After introducing our Rev 2 film holders, we started getting occasional reports of "blotches" on the film that matched up with the vertical bars of the film holder. (About 3% of users reported it.)  Here's a sample (we played with the tint in photoshop to make it more visible):

Some users also reported that the film was "stuck" to the holder and had to be pried off.

Over time, we discovered that there were, in fact, two radically different defects being reported:

1. If the blotches are black or dark gray, then most likely the negative was loaded in backwards (emulsion toward the film holder). Obviously, with the emulsion pressed against the film holder, it didn't develop correctly. The blotches may also be almost clear, indicating that the film stuck during the development cycle but broke free during the fix. Unfortunately, there's nothing you can do about, just be more careful next time.

2. If the blotches are green, blue or whatever color the back of the unprocessed film is, then it's just anti-halation dye that didn't' get washed out.

Background: manufacturers coat both sides of sheet film with gelatin to prevent curling (nothing to do with Canadians chasing stone jugs on ice). They also impregnate this gelatin with an anti-halation dye to help prevent light from bouncing off the film holder in the camera and generating halos on the negative.

Fortunately, rewashing the film in a tray usually removes the dye and saves the negative.

At first, we blamed warped film holders, theorizing that the film holder was contacting the back of the film and preventing the dye from washing out. We tested with extremely warped holders and even added shims to force the film against the holder.  We could never duplicate the problem in our lab.

We also suspected agitation. But even with very limited and extremely gentle agitation, we could not duplicate the issue. Besides, we know of users doing stand development with no problems.

The only quasi-solid data we had was:

  1.  It seemed to occur more often with Ilford film.
  2.  Many of the users were pre-soaking1.
  3.  A particular user might not see the problem for months and then have it crop up again, only to disappear the next week.

Even after processing thousands of sheets film, we couldn't duplicate the issue.  We even sent film tanks to Ilford for their evaluation; they couldn't duplicate the problem either.  (In fairness to Ilford, the issue has occurred with Kodak and Foma as well. This may be more related to market share than anything else.)

The Rev 4 holders almost solved this, reducing the incidence to around 1%. (Note: the real motive for the redesign was a production issue but we hoped to solve the sticking issue at the same time.)

An old rule of engineering: if you can't break it, you can't fix it. We were probably more frustrated than the users with the blotchy negatives.

Anyway, after eliminating any mechanical mechanism, we started investigating chemical mechanisms. We asked our team of chemists "what would make the film stick?" and we think we've found the answer: softened water.

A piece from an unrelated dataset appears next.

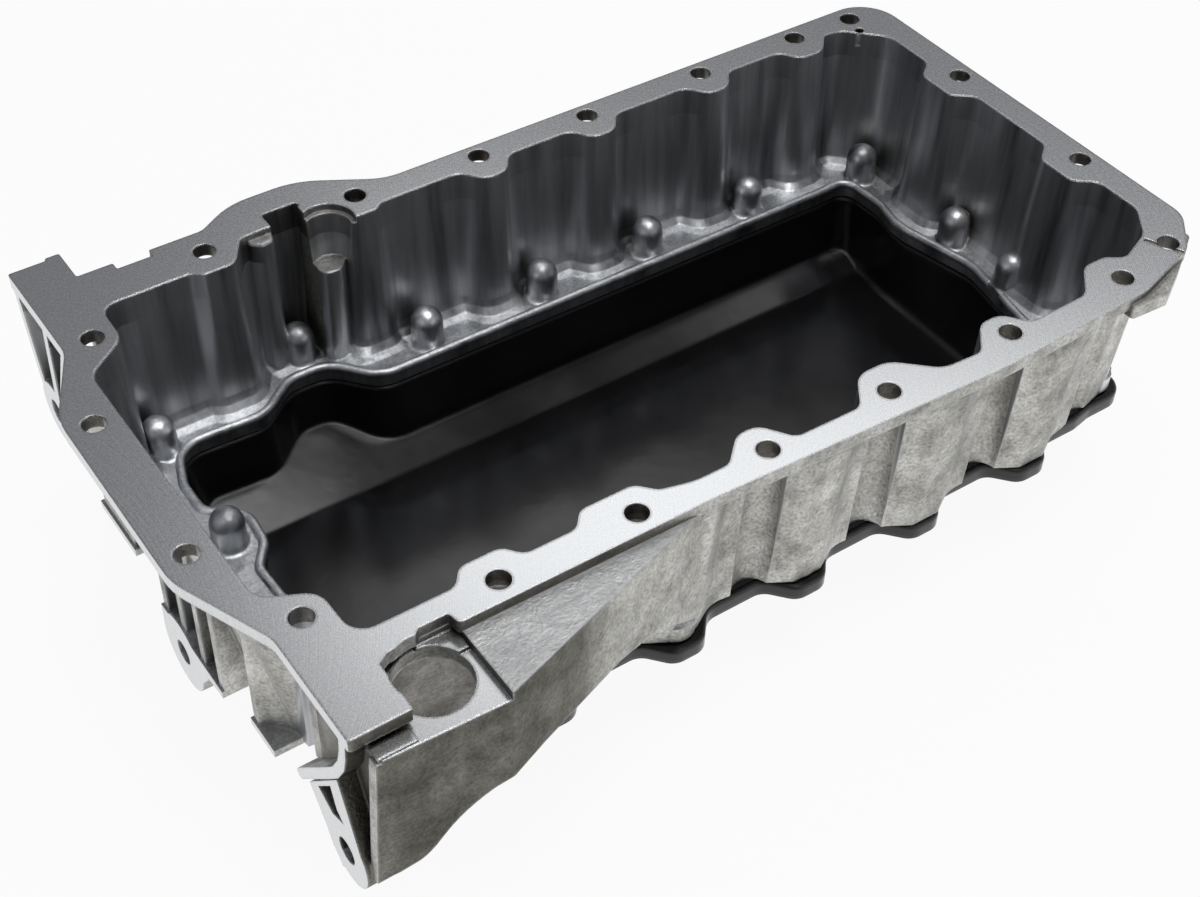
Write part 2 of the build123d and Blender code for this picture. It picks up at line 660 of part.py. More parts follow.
export_step(upper_casting(), "parts/upper_casting.step")
export_step(lower_pan(), "parts/lower_pan.step")
export_step(sealant_bead(), "parts/sealant_bead.step")
for number, place in enumerate(pan_bolts(), start=1):
    export_step(pan_bolt(place), f"parts/pan_bolt_{number:02d}.step")
export_step(drain_nut(), "parts/drain_nut.step")
export_step(drain_washer(), "parts/drain_washer.step")
export_step(drain_plug(), "parts/drain_plug.step")
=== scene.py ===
# %% [markdown]
# # An engine oil pan, dressed for its photograph
# The oil pan closes the bottom of an engine. Its upper half is a deep casting in aluminium with
# corrugated walls, its lower half a shallow bowl pressed from sheet steel and enamelled black.
# The solid shapes come from the CAD model, which is already packed. This script loads them as a
# fixed frame and adds what a CAD model doesn't hold: the skin of each metal, the bolts' finer
# shapes, the camera and the light. Blender works in metres here, and a name that ends in _mm
# holds millimetres, which MM turns into metres.

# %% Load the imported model
import math

import bpy
from mathutils import Matrix, Vector


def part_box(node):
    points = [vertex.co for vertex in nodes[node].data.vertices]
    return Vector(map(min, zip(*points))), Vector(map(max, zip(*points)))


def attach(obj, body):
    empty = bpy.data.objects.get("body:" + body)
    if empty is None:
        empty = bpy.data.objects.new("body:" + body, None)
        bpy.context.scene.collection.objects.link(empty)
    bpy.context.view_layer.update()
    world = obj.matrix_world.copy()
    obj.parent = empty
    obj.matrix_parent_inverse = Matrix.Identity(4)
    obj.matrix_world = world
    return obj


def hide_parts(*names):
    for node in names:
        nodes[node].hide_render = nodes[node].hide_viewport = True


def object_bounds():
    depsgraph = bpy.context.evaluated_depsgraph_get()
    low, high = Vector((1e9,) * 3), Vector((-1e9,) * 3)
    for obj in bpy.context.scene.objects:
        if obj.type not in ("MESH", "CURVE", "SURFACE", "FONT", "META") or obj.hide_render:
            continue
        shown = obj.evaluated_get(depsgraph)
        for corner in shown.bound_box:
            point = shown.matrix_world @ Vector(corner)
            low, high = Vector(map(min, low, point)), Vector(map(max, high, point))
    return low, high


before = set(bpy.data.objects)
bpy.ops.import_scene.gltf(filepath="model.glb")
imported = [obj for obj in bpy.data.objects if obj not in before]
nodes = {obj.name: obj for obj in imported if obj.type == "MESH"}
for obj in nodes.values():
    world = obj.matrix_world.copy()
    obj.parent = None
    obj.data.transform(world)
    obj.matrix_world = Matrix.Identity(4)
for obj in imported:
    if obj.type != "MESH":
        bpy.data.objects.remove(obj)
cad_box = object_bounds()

MM = 0.001


def in_mm(box):
    return [[round(length / MM, 1) for length in corner] for corner in box]


print("loaded", len(nodes), "CAD nodes; box in mm:", in_mm(cad_box))

# %% [markdown]
# ## Camera
# The photograph was taken from in front of the gearbox end, looking down into the pan from about
# 44 degrees above its flange. The camera could be set by eye, but its place, direction and lens
# were solved from the flange's own holes and edges instead, so that the render can be laid over
# the photograph.

# %% The photograph's camera
forward = Vector((0.41612, 0.58690, -0.69455)).normalized()
roughly_up = Vector((0.38140, 0.58073, 0.71923))
right = forward.cross(roughly_up).normalized()
up = right.cross(forward).normalized()

camera_data = bpy.data.cameras.new("photo_camera")
camera_data.sensor_width = 36.0
camera_data.lens = 57.59
camera_data.clip_start = 0.01
camera_data.clip_end = 50.0
camera = bpy.data.objects.new("photo_camera", camera_data)
bpy.context.collection.objects.link(camera)
camera_place = (-0.34319, -0.46735, 0.46888)
turn = Matrix((right, up, -forward)).transposed().to_4x4()
camera.matrix_world = Matrix.Translation(camera_place) @ turn
bpy.context.scene.camera = camera
print("camera looks down by", round(math.degrees(math.asin(-forward.z)), 1), "degrees")

# %% [markdown]
# ## Small helpers
# A colour picked from a swatch is written in sRGB, but Blender's sockets hold linear light, so
# `linear` turns it. `add` makes a shader or geometry node, sets its sockets and settings, and
# links what it is given. A node stands for its own first output, which keeps each tree below
# short enough to read as a recipe. `in_box` marks a place on the object, by its corners.
#
# A socket is called by its label, or by its number where labels repeat. A Map Range reads its
# value at 0, the range it comes from at 1 and 2, and the range it goes to at 3 and 4. A Mix has
# its share at 0, and what it mixes at 2 and 3 for numbers or at 6 and 7 for colours.

# %% Colour and node helpers
MATH, VECTOR, RAMP = "ShaderNodeMath", "ShaderNodeVectorMath", "ShaderNodeMapRange"
MIX, NOISE, BUMP = "ShaderNodeMix", "ShaderNodeTexNoise", "ShaderNodeBump"


def linear(hex_colour):
    channels = [int(hex_colour[i:i + 2], 16) / 255 for i in (1, 3, 5)]
    turned = [c / 12.92 if c <= 0.04045 else ((c + 0.055) / 1.055) ** 2.4 for c in channels]
    return (*turned, 1.0)


def add(tree, kind, sockets=None, **settings):
    node = tree.nodes.new(kind)
    for name, value in settings.items():
        setattr(node, name, value)
    for name, value in (sockets or {}).items():
        source = value.outputs[0] if isinstance(value, bpy.types.Node) else value
        if isinstance(source, bpy.types.NodeSocket):
            tree.links.new(source, node.inputs[name])
        else:
            node.inputs[name].default_value = source
    return node


def new_material(name):
    material = bpy.data.materials.new(name)
    material.use_nodes = True
    material.node_tree.nodes.clear()
    return material, material.node_tree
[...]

By processing with softened water, we can reproduce the problem almost at will!  Indeed, doing a presoak with softened water will usually cause the film to stick to the holder as if glued! Sometimes you'll get lucky and it's fine; but usually, it sticks. Here's a negative after a four minute presoak (no other processing), in softened water:

Note that we said "softened" water, not soft water. Quick definitions:

  • Soft water has very little calcium and magnesium in it.
  • Hard water has high levels of calcium and/or magnesium.
  • Softened water has been treated to remove the calcium/magnesium, often using an ion exchange process. This process replaces the calcium/magnesium with sodium (salt). 

If you've ever showered in softened water, you know it makes soap behave quite differently than regular water. Granted, we don't completely understand what's going on and there could be other situations that cause the same problem. Even so, we're pretty certain that the issue is related to the water being used.

It appears that the ions in the treated water soften the gelatin enough that it will stick to the holders (even the textured ones.) This prevents the dye from washing out.

Of course, we asked our chemists "why?"  They started rambling on about "hard ions", "soft ions", amino acids  ... we're not expecting a complete answer anytime soon.

To add to the complexity, even tap water can contain the "soft" ions that can affect the gelatin. And the quality of your tap water can change drastically over a short period of time. This can explain why some users see the problem one week but not the next.

Another variable: every manufacturer uses a different, usually locally sourced, gelatin. Gelatin is actually an extremely complicated compound. Combined with all the variations in water quality and you can see why the problem is so sporadic.

So while our team looks for the root cause, the solution is simple: if in doubt, use distilled water.

1. Ilford (and other manufacturers) recommend against pre-soaking for black and white films. Yes, we know Ansel pre-soaked. That was then, this is now.